• [Stored data]
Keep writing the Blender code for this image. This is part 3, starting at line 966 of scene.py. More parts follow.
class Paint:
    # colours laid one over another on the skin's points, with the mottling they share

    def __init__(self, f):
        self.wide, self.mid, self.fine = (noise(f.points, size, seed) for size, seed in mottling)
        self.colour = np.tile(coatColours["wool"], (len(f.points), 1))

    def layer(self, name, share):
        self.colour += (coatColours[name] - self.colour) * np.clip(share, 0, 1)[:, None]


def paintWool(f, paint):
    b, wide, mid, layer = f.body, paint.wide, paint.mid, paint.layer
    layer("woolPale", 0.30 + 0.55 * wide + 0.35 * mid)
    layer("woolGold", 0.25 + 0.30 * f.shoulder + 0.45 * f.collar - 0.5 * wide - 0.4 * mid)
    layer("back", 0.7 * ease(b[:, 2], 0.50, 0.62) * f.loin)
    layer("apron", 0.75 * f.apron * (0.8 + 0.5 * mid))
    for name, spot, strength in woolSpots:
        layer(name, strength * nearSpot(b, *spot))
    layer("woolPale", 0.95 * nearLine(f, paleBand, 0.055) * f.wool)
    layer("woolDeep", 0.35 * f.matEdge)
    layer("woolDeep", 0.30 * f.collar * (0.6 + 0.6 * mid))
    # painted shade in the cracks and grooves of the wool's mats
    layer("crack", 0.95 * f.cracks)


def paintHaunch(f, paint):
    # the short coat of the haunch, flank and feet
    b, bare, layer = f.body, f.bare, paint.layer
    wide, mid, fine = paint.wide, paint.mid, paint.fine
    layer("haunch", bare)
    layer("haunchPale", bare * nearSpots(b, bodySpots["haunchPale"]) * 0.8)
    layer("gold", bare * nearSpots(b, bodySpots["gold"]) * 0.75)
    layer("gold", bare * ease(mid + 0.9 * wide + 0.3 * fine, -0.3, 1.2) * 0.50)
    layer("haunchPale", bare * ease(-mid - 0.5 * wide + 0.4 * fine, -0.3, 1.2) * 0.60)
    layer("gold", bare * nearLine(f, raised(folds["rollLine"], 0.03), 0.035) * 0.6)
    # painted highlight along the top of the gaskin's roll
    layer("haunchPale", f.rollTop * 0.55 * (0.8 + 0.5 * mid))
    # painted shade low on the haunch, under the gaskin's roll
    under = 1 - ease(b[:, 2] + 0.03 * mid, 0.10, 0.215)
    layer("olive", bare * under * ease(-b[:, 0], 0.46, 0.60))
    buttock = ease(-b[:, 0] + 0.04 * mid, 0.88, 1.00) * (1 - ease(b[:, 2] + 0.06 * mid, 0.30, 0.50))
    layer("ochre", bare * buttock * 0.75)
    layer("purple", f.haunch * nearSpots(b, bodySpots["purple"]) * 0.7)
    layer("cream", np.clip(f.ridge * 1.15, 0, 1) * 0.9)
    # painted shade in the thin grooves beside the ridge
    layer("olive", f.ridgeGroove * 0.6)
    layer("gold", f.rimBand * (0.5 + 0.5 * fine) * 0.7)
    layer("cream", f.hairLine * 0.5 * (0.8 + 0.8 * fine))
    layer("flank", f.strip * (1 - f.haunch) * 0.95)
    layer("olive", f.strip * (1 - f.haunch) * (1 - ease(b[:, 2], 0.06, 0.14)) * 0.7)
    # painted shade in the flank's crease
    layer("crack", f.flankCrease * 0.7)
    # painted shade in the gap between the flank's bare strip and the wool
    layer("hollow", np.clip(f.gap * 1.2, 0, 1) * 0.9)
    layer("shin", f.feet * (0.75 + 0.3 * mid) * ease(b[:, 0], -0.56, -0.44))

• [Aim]
From the top of the listing above, restate each line word for word up to and including the line with "# colours laid"; add nothing else.

• [Worked answer]
Keep writing the Blender code for this image. This is part 3, starting at line 966 of scene.py. More parts follow.
class Paint:
    # colours laid one over another on the skin's points, with the mottling they share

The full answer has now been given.